The contribution of this dataset

Having used the phrase-oriented NLP algorithm and text-based prompt learning, our latest paper published in Scientific Data built a low-carbon policy inventory with 7282 policies and constructed the low-carbon policy intensity for China’s manufacturing industries from 2007 to 2022. The contributions are threefold.

From the methodological perspective, we provide a new paradigm with transparent and repeatable policy evaluation processes. Although 100% manual scoring has been commonly used for policy evaluation with the scoring criteria explained in articles, it is still a “black box” from policy text to policy scores for readers since most of the evaluation processes are conducted in researchers’ own mind. Therefore, based on Python and Stata programming, this study has opened the “black box” using the phrase-oriented NLP algorithm and text-based prompt learning.
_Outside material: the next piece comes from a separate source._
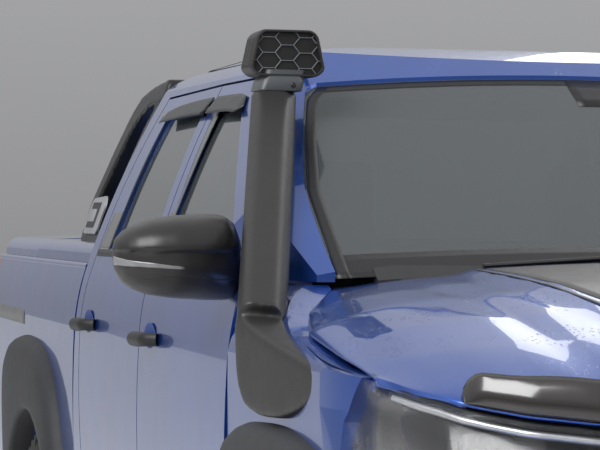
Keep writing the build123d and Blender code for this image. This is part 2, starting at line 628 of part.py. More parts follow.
def mirrors():
    """Door mirrors, each a shell on a short arm from the door's front corner."""
    plan = [(902, 640), (930, 574, 8), (1010, 546, 6), (1084, 572, 8), (1118, 640, 10), (1104, 686, 4), (906, 694)]
    front = [(902, 1284), (916, 1244, 8), (1040, 1236, 3), (1104, 1262, 6), (1118, 1322, 6), (1094, 1370, 8),
             (1030, 1400, 7), (940, 1404, 2), (902, 1376, 8)]
    shell = prism_z(plan, 1200, 1420) & prism_y(front, 400, 800)
    arm = block(780, 930, 652, 690, 1268, 1304) - cab_solid(-SEAT_GAP)
    mirror_left = fuse([shell, arm])
    place("mirror_left", mirror_left)
    place("mirror_right", mirror(mirror_left, about=Plane.YZ))


# Ladder frame. Side outline columns: y, z.
RAIL_W = 68
RAIL_FRONT_X = 344
RAIL_REAR_X = 402
RAIL_LOW_Z = 338
RAIL_TOP_Z = 464
FRONT_RAIL = [(-700, 400), (-420, 400), (-300, 448), (260, 448), (420, RAIL_LOW_Z + 34), (900, RAIL_LOW_Z),
              (900, RAIL_TOP_Z), (428, RAIL_TOP_Z), (300, 560), (-300, 560), (-420, 520), (-700, 520)]
FRAME_END_Y = WHEELBASE + 1151
REAR_RAIL = [(640, RAIL_LOW_Z), (WHEELBASE - 555, RAIL_LOW_Z), (WHEELBASE - 315, 520), (WHEELBASE + 335, 520),
             (WHEELBASE + 475, 500), (FRAME_END_Y, 500), (FRAME_END_Y, 620), (WHEELBASE + 475, 620),
             (WHEELBASE + 335, 640), (WHEELBASE - 385, 640), (WHEELBASE - 605, RAIL_TOP_Z), (640, RAIL_TOP_Z)]
SPARE_Y = WHEELBASE + 715
HANGERS_Y = (-240, 180)
CAB_MOUNTS_Y = (760, 1480, 2300)
TUB_MOUNTS_Y = (WHEELBASE - 325, WHEELBASE + 295, WHEELBASE + 955)
# Cross members. Columns: station, low height, high height, length along Y.
CROSS_MEMBERS = [
    (-665, 410, 510, 60), (HANGERS_Y[0], 300, 372, 150), (HANGERS_Y[1], 300, 372, 120), (1180, RAIL_LOW_Z, 392, 90),
    (2050, 428, RAIL_TOP_Z, 70), (WHEELBASE - 305, 540, 620, 70), (WHEELBASE + 395, 530, 610, 70),
    (SPARE_Y, 540, 610, 60), (FRAME_END_Y - 31, 510, 600, 60),
]
SPARE_Z = 500 - TYRE_W / 2 - SEAT_GAP
HOOK_X = 378
HOOK_Y = -688
HOOK_Z = 312
HOOK_HOLE_R = 13


def ladder_frame():
    """Two rails splayed behind the engine, the cross members set between them, and the recovery eyes."""
    rail = [prism_x(side, x, x + RAIL_W) for side, x in ((FRONT_RAIL, RAIL_FRONT_X), (REAR_RAIL, RAIL_REAR_X))]
    for y in HANGERS_Y:
        rail.append(block(RAIL_FRONT_X, RAIL_FRONT_X + RAIL_W, y - 55, y + 55, 330, 470))
    for y in CAB_MOUNTS_Y:
        rail.append(block(RAIL_REAR_X, RAIL_REAR_X + RAIL_W, y - 45, y + 45, RAIL_TOP_Z - 4,
                          SILL_Z - 5 - SEAT_GAP))
    for y in TUB_MOUNTS_Y:
        rail.append(block(RAIL_REAR_X + 4, RAIL_REAR_X + RAIL_W - 4, y - 40, y + 40, 600,
                          TUB_FLOOR_Z - TUB_FLOOR_T - SEAT_GAP))
    eye = prism_x([(-720, 405), (-600, 405), (-650, 300), (-672, 278, 8), (-720, 296, 8)], HOOK_X - 10, HOOK_X + 10)
    rail.append(eye - drum(HOOK_X - 20, HOOK_X + 20, HOOK_Y, HOOK_Z, HOOK_HOLE_R))
    frame = pair(fuse(rail))
    for y, z0, z1, depth in CROSS_MEMBERS:
        reach = (RAIL_FRONT_X if y < REAR_RAIL[0][0] else RAIL_REAR_X) - SEAT_GAP
        member = block(-reach, reach, y - depth / 2, y + depth / 2, z0, z1)
        if y == SPARE_Y:
            member = member + rod((0, SPARE_Y, 560), (0, SPARE_Y, SPARE_Z + 12 + SEAT_GAP), 16)
        frame.append(member)
    place("ladder_frame", frame)


def engine_block():
    """Engine and gearbox as plain blocks on their mounts."""
    engine = block(-250, 250, -360, 300, 440, 1010) + block(-140, 140, 290, 1100, 400, RAIL_TOP_Z)
    mounts = block(-RAIL_FRONT_X + SEAT_GAP, RAIL_FRONT_X - SEAT_GAP, -110, -10, 470, 540)
    place("engine_block", engine + mounts)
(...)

By breaking it into steps, each policy evaluation stage can be quantified and repeated.

From the data perspective, this paper constructs a comprehensive dataset to reflect policy intensity’s heterogeneity from three policy levels, four policy objectives, and three policy instruments. Previous studies’ concentration on policies from a single policy level or specific regions cannot fully reflect the overall policy changes. This is why 7,282 low-carbon policies promulgated by China’s national level, 31 provincial levels, and 334 prefecture-level cities have been included in this article and dataset.

From the theoretical perspective, the meaning of low-carbon policy intensity has been expanded by adding the factor of policy level to the “policy objective–policy instrument” pattern. Hence, the low-carbon policy intensity in this paper is quantified by multiplying each policy’s objective, instrument, and level.

Stories behind the dataset construction

Compared with the time length for model training, data preparation for low-carbon policy texts as model input took longer. Owing to the application of supervised prompt learning model in this paper, the quality of training dataset directly influenced the accuracy of dataset for prediction. Hence, more than 60% of the time was spent on constructing low-carbon policy inventory, policy structuring, policy classification, and making labelling criteria. At this stage, the most important thing was to visualize the preparation process completed in the human brain through coding. For example, when classifying and scoring policy objectives, we had to consider which subsections in structured policy texts needed to be focused on (i.e., selecting the key subsection in policy texts) and which sentences contained keywords that can measure the intensity of low-carbon policy texts (i.e., identifying essential scoring and classifying phrases).

Furthermore, small and medium “pilot work” was conducted before model training. Because one of the applications of China’s low carbon policy intensity is for quantitative studies, whether the constructed index is reliable and can be used as a policy variable need to be closely verified. Therefore, apart from the validation for the whole dataset, the data validation process and correlation analysis with carbon performances were conducted after finishing the manual labelling for 4 provinces, 8 provinces and 16 provinces, respectively. These verifications for small and medium “pilot work” further guaranteed the quality of policy index construction.

The data record and access to this dataset

Our dataset is valuable for researchers concerned with low-carbon policies and has been organized in two formats (.dta and .xlsx). Apart from the inventory and intensity for each policy, the policy intensity is also aggregated to national-, provincial, and prefecture-level with sub-intensity for four policy objectives (i.e., carbon reduction, energy conservation, capacity utilization, and technology), and three policy instruments (i.e., command-and-control, market-based, composite instruments). All data and code are open to the public in the Figshare repository. Hence, data users are able to merge it with macro- and micro-data for extended analysis and discuss the impact of low-carbon policies from different perspectives.